I also wondered why this feature is not possible as it seems obvious to me and even easier then blending in a cloned voice into the original recording. That feature is also great, but sometimes you want to replace it with another voice.

My idea is that a SME/trainer creates an explanatory video (product demo, screen recording etc) where he/she is not recorded. I add the video in descript for transcribing so it also adds the timing correctly with the original video.

Then I make changes to the script and want to export the updated transcript as SRT and the updated audio as an MP4. I want to import the original recording and the updated audio and recording into Camtasia, so I can check the timing of the updated voice over and remove the original recording. In this process we did not have captured the voice from the SME/Trainer and replace it with another voice.

The same would be applicable if the you have cloned the voice from the SME who records it, but the audio quality of the original recording is bad.

What we do now is to

transcribe the recording in Word.
Update the script and do a spelling/grammar check in word.
Copy past the script in Descript and add some basic timings like 2 sec. pause after each sentence.
I select a cloned voice and produce the audio and SRT.
I import the SRT, the dubbed audio file and the original recording in Camtasia.
I remove or hide the original audio on the timeline.
I cut in the audio on the timeline to allign it with the video and usually also make the video itself shorter.

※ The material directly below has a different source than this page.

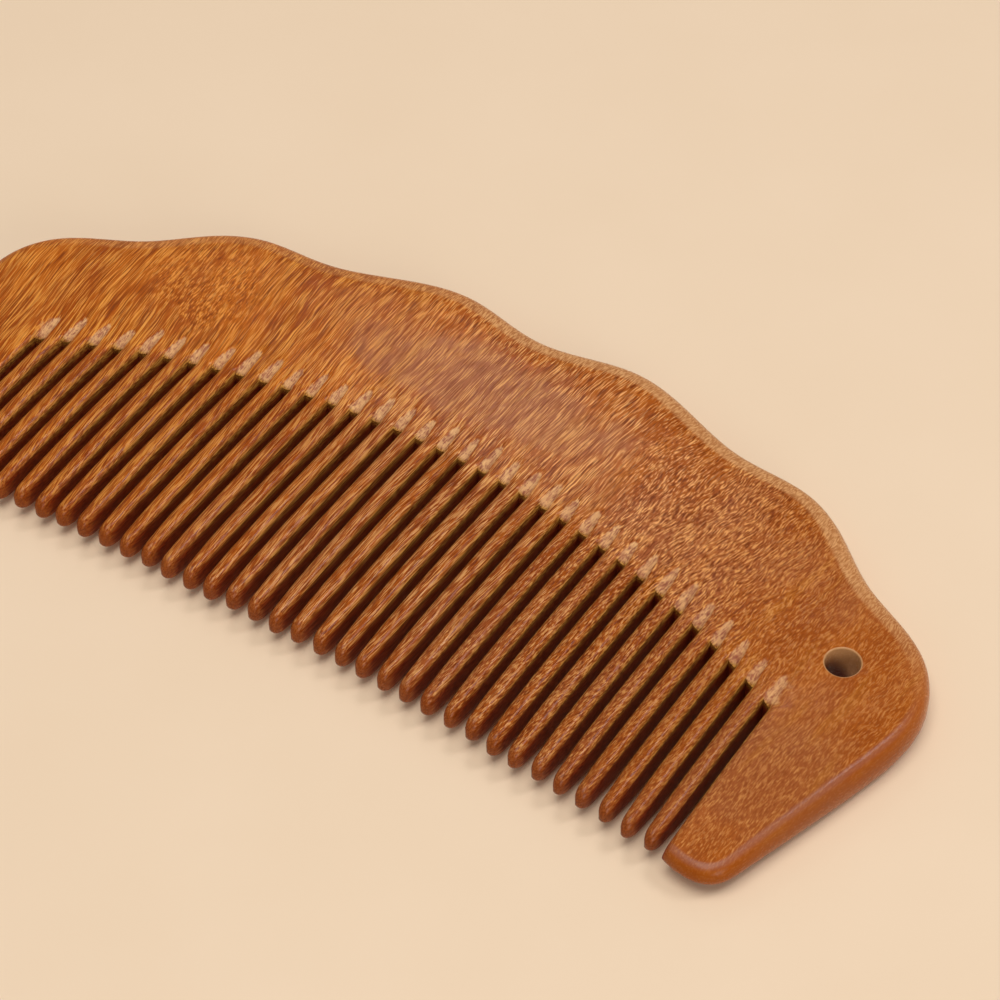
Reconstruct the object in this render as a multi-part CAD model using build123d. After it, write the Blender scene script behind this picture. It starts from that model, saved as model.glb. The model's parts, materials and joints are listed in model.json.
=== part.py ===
from build123d import *
import math
import os

# A hand-shaped wooden comb with a wavy back, lying flat: X runs along the back, the teeth
# point towards -Y and +Z is up. All lengths are in millimetres.

# Teeth and the slots between them
PITCH = 3.0
TOOTH_COUNT = 34
SLOT_WIDTH = 1.2
TOOTH_WIDTH = PITCH - SLOT_WIDTH
TOOTH_EDGE_RADIUS = 0.45
TOOTH_END_RADIUS = 0.6

# Circular arc on which every slot ends, from its rise above the two outermost slots
ROOT_HALF_CHORD = PITCH * TOOTH_COUNT / 2
ROOT_RISE = 11.5
ROOT_RADIUS = (ROOT_HALF_CHORD**2 + ROOT_RISE**2) / (2 * ROOT_RISE)
ROOT_CENTRE_Y = ROOT_RISE - ROOT_RADIUS

# Circular arc on which the tooth tips lie, lower at the ends than in the middle
TIP_MIDDLE_Y = -19.95
TIP_CORNER_X = 58.2
TIP_CORNER_Y = -23.3
TIP_CORNER_RADIUS = 4.0
TIP_SAG = TIP_MIDDLE_Y - TIP_CORNER_Y
TIP_RADIUS = (TIP_CORNER_X**2 + TIP_SAG**2) / (2 * TIP_SAG)

# Wavy back and right-hand side, from the first crest down to the lower corner
RIGHT_HALF = [
    (11.9, 35.65),
    (23.6, 32.5),
    (29.75, 30.65),
    (39.25, 29.8),
    (44.8, 27.05),
    (52.0, 21.3),
    (57.55, 18.5),
    (62.85, 14.8),
    (65.65, 9.4),
    (64.45, -1.8),
    (60.0, -16.8),
]
MIDDLE_DIP_Y = 33.5

# The left-hand end is rounded off a little shorter than the right-hand one, and its crests are lower
LEFT_SHORTER = 1.3
LEFT_SHORTER_FROM = 45.0
LEFT_SHORTER_TO = 62.85
LEFT_LOWER = 0.25
SHOULDER_Y = 16.0

# Thickness: flat over the body, crowned down to the tips and to the back edge
BODY_THICKNESS = 5.4
TIP_THICKNESS = 2.6
BACK_THICKNESS = 4.6
FLAT_LOW_Y = -1.5
FLAT_HIGH_Y = 22.0
BACK_Y = 36.5
OUTER_EDGE_RADIUS = 1.1

# Hanging hole near the right-hand end
HOLE_X = 55.2
HOLE_Y = 9.2
HOLE_RADIUS = 2.0
HOLE_CHAMFER = 0.25

# Half-size of the blocks that the comb is cut up with
REACH = 90.0


def left_point(x, y):
    """Mirror image of a point of the right half, lowered and drawn in towards the left-hand end."""
    share = (x - LEFT_SHORTER_FROM) / (LEFT_SHORTER_TO - LEFT_SHORTER_FROM)
    lower = LEFT_LOWER if y > SHOULDER_Y else 0
    return (LEFT_SHORTER * min(max(share, 0), 1) - x, y - lower)


def outline():
    """Plan shape of the comb before its slots are sawn."""
    left_half = [left_point(x, y) for x, y in reversed(RIGHT_HALF)]
    left_corner = left_point(TIP_CORNER_X, TIP_CORNER_Y)
    right_corner = (TIP_CORNER_X, TIP_CORNER_Y)
    back = Spline([left_corner] + left_half + [(0, MIDDLE_DIP_Y)] + RIGHT_HALF + [right_corner])
    tips = ThreePointArc(left_corner, (0, TIP_MIDDLE_Y), right_corner)
    face = make_face([back, tips])
    corners = face.vertices().sort_by(Axis.Y)[:2]
    return fillet(corners, TIP_CORNER_RADIUS)


def section_face():
    """Section across the comb: flat in the middle, crowned towards the tips and the back."""
    middle = BODY_THICKNESS / 2
    tip_half = TIP_THICKNESS / 2
    back_half = BACK_THICKNESS / 2
    upper_low = Vector(FLAT_LOW_Y, middle)
    upper_high = Vector(FLAT_HIGH_Y, middle)
    upper_tip = Vector(TIP_CORNER_Y, tip_half)
    upper_back = Vector(BACK_Y, back_half)
    upper = [
        TangentArc(upper_low, upper_tip, tangent=(-1, 0)),
        Line(upper_low, upper_high),
        TangentArc(upper_high, upper_back, tangent=(1, 0)),
    ]
    lower = [mirror(edge, about=Plane.XZ) for edge in upper]
    ends = [
        Line((TIP_CORNER_Y, -tip_half), upper_tip),
        Line((BACK_Y, -back_half), upper_back),
    ]
    return make_face(upper + lower + ends)


def side_plane():
    """Plane across the comb, its own X along the comb's Y, centred in the thickness."""
    return Plane(origin=(0, 0, BODY_THICKNESS / 2), x_dir=(0, 1, 0), z_dir=(1, 0, 0))


def section_bar():
    """The section drawn out along the whole length of the comb."""
    return extrude(side_plane() * section_face(), REACH, both=True)


def root_disc():
    """Disc whose rim is the arc that the slots end on."""
    centre = (0, ROOT_CENTRE_Y, BODY_THICKNESS / 2)
    return Pos(*centre) * Cylinder(ROOT_RADIUS, 2 * BODY_THICKNESS)


def board():
    """The whole comb without slots or hole, its outer edges rounded."""
    slab = extrude(outline(), BODY_THICKNESS)
    solid = slab & section_bar()
    rims = [edge for edge in solid.edges() if edge.geom_type != GeomType.LINE]
    return fillet(rims, OUTER_EDGE_RADIUS)


def hanging_hole():
    """Cutter for the hanging hole, wider where it breaks each face."""
    middle = BODY_THICKNESS / 2
    bore = Cylinder(HOLE_RADIUS, 2 * BODY_THICKNESS)
    rim = Cone(HOLE_RADIUS, HOLE_RADIUS + 2 * HOLE_CHAMFER, 2 * HOLE_CHAMFER)
    top = Pos(0, 0, middle) * rim
    bottom = Rot(180, 0, 0) * top
    return Pos(HOLE_X, HOLE_Y, middle) * (bore + top + bottom)


def back(whole):
    """Wavy back of the comb, down to the arc of the tooth roots."""
    return whole - root_disc() - hanging_hole()


def end_guard(whole, side):
    """Wide plain tooth at one end: side is +1 at the right and -1 at the left."""
    inner_x = ROOT_HALF_CHORD + SLOT_WIDTH / 2
    block = Pos(side * (inner_x + REACH / 2), 0, 0) * Box(REACH, 2 * REACH, REACH)
    guard = whole & root_disc() & block
    slot_wall = guard.faces().sort_by(Axis.X)[0 if side > 0 else -1]
    long_edges = slot_wall.edges().filter_by(lambda edge: edge.length > 2 * PITCH)
    return fillet(long_edges, TOOTH_EDGE_RADIUS)


def tip_y(x):
    """Height of the tip arc at a place along the comb."""
    return TIP_MIDDLE_Y - TIP_RADIUS + math.sqrt(TIP_RADIUS**2 - x**2)


def tooth(x):
    """Narrow tooth centred on x, with rounded edges and tip, ended by the root arc."""
    low = tip_y(x)
    high = ROOT_RISE + PITCH
    blank = Pos(x, (low + high) / 2, 0) * Box(TOOTH_WIDTH, high - low, REACH)
    bar = blank & section_bar()
    tip_corners = bar.edges().filter_by(Axis.Z).group_by(Axis.Y)[0]
    bar = fillet(tip_corners, TOOTH_END_RADIUS)
    upright = bar.edges().filter_by(Axis.Z)
    crossing_above_tip = bar.edges().filter_by(Axis.X).sort_by(Axis.Y)[2:]
    kept_sharp = upright + crossing_above_tip
    rims = [edge for edge in bar.edges() if edge not in kept_sharp]
    return fillet(rims, TOOTH_EDGE_RADIUS) & root_disc()


def pieces():
    """Every node of the comb by name, before it is moved to its frame."""
    whole = board()
    found = {"back": back(whole)}
    found["left_end_guard"] = end_guard(whole, -1)
    found["right_end_guard"] = end_guard(whole, 1)
    for index in range(TOOTH_COUNT):
        x = (index + 0.5) * PITCH - ROOT_HALF_CHORD
        found[f"tooth_{index + 1:02d}"] = tooth(x)
    middle = whole.bounding_box().center()
    place = Pos(-middle.X, -middle.Y, 0)
    return {name: place * shape for name, shape in found.items()}


os.makedirs("parts", exist_ok=True)
for name, shape in pieces().items():
    export_step(shape, f"parts/{name}.step")
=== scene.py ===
import json
import math

import bpy
import numpy as np
from mathutils import Matrix, Vector
from mathutils.bvhtree import BVHTree
from mathutils.geometry import delaunay_2d_cdt


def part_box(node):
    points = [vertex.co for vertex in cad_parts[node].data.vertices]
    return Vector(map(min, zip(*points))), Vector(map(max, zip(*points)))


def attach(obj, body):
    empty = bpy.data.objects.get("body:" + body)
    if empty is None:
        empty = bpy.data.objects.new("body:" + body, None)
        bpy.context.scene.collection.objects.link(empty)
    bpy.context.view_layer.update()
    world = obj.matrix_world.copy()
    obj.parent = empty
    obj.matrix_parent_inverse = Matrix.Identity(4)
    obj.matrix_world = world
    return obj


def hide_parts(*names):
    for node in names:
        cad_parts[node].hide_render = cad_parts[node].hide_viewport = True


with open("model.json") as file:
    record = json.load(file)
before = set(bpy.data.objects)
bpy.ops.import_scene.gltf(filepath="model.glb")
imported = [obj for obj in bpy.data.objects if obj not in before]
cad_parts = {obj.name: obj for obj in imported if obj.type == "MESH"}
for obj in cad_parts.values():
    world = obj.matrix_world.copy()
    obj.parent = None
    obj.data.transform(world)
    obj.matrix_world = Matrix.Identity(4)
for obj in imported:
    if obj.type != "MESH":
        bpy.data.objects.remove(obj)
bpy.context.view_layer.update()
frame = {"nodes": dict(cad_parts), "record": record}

MM = 0.001

# ---------------------------------------------------------------- sizes read from the frame

TEETH = sorted(name for name in frame["nodes"] if name.startswith("tooth_"))
TOOTH_BOXES = [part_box(name) for name in TEETH]
TOOTH_X = [(low.x + high.x) / 2 for low, high in TOOTH_BOXES]
TOOTH_HALF = (TOOTH_BOXES[0][1].x - TOOTH_BOXES[0][0].x) / 2
PITCH = (TOOTH_X[-1] - TOOTH_X[0]) / (len(TEETH) - 1)
SLOT_HALF = PITCH / 2 - TOOTH_HALF
FIRST_SLOT_X = TOOTH_X[0] - PITCH / 2
LAST_SLOT_X = TOOTH_X[-1] + PITCH / 2
BACK_LOW, BACK_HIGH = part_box("back")
MIDDLE_Z = (BACK_LOW.z + BACK_HIGH.z) / 2
HALF_THICKNESS = (BACK_HIGH.z - BACK_LOW.z) / 2
GUARD_TIP_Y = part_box("right_end_guard")[0].y
HOLE = next(mount for mount in frame["record"]["mounts"] if mount["name"] == "hanging_hole")
HOLE_CENTRE = np.array(HOLE["pos_m"][:2])
HOLE_RADIUS = HOLE["dims"]["r_mm"] * MM

# ---------------------------------------------------------------- shape of the finished wood

# How far each face falls away from the flat middle, towards the tips and the back edge
TIP_THINNING = 1.4 * MM
BACK_THINNING = 0.4 * MM
FLAT_LOW_Y = -4.0 * MM
FLAT_HIGH_Y = 15.0 * MM

# Rounded outer edge: its reach across the face, and how square it is at the guards and at the back
EDGE_REACH = 1.5 * MM
EDGE_POWER = 2.05
BACK_EDGE_POWER = 2.7

# Gentle bevel inside the rounded edge of the back, fading out down the guards
BEVEL_REACH = 4.2 * MM
BEVEL_DROP = 0.5 * MM
BEVEL_HIGH_Y = 14 * MM
BEVEL_LOW_Y = -4 * MM

# Width of the strip beside the edge whose colour differs, at the guards and at the back
RIM_WIDTH = 2.1 * MM
BACK_RIM_WIDTH = 3.2 * MM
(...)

It is just more work to cut the audio and CC and move it around in the vide as usually the Descript audio is shorter. It does work, but why can't this be simplified as following:

Import the original video in Descript
Descript transcribe it
Update the script and replace the original sound with a cloned voice
Export the new audio with the same timing as the original and the SRT file.

Dan Reyes-Cairo

marked this post as

shipped

Dan Reyes-Cairo

Hi all - seems like there's possibly a couple of requests going on here with this thread, one of which we've implemented a solution for, and one of which we have not:
For users interested in replacing audio for non-talking-head video (maybe a voiceover on top of a slide deck, or b-roll):
We've implemented the Replace Script Track feature which allows you to pre-produce content using a scratch audio track, or Overdub voice / stock voice. You can then build your edit around this scratch audio, adding music, b-roll, intro/outros, transitions, visual effects, or any other elements to the pinned track. Once your edit is complete, you can re-record a new polished version of your finalized speech track and use replace script track to replace the scratch version. More details here: https://help.descript.com/hc/en-us/articles/6567410329357-Replace-Script-Track-
For users interested in a mechanism to essentially "overlay" an Overdub custom or stock voice on top of a pre-recorded audio, replacing the original (typically users are looking to match the precise timing, intonation, expression as the source) - this is still an unplanned feature request that we do not have a solution for.
For any who are interested in the former solution, feel free to read through and take advantage of the new feature.
I may end up closing this thread as Complete assuming we've hit most of the high points on the original request, then creating a separate request for the Overdub replacement idea that's a little more specific. Before then, feel free to provide any feedback in the coming days.

Emily Richardson-Lorente

Dan Reyes-Cairo: I wanted to pop in here because I'm not sure if we're talking about the same thing. Using the paste special --> replace script track feature has been useful for retaining the timing of SFX/nat/music when I replace a single section of voiceover. But it's far less useful when I need to replace the entire AI-generated script track (which we use for our roughcuts) with my host's voice track. In that case - unless I've misunderstood how to do it - I need to copy and paste each individual sentence/paragraph from my host's track/composition, then select the relevant sentence/paragraph in the roughcut composition, then select paste special --> replace script track. Over and over and over again. It's really clunky. Yesterday, it literally took me 6 hours to replace the voice track in a 34 minute episode that was less than 40% host. It would be incredible if I could use the "replace script track" feature to replace ALL of the AI-generated voice track with my host's voice with a single copy and paste.

Ido

This feature would be immensely useful. I have multiple SME screen recordings that need to be edited, cleaned, and replaced with a professional voice.

Ritesh

I have an instructor who speaks with an heavy accent. I would like to replace the entire voice with a overdubbed version with synchronization with the original video and audio.

Rod Bergen

It would also be useful in podcasts where one of the persons being interviewed has a strong accent.

Don MacFarlane

After a deep-dive into ADR (Automatic Dialogue Replacement) I can say that Descript's text-centric core technology would be perfect for the replacement of spoken audio track on instructional content. The alternatives such as Adobe Audition and more professional tools from Cubase are centered around waveform alignment and creates significant distortion on longer pieces and even for shorter pieces the alignment is off as any two speakers will vary their cadence at different points. Descript snaps to words rather than audio waveform.

The potential market for this type of solution is immense. It is not just the replacement of a speaker's voice but redoing the audio with a better recording tools or in a different accent and could pave the way for easier localization.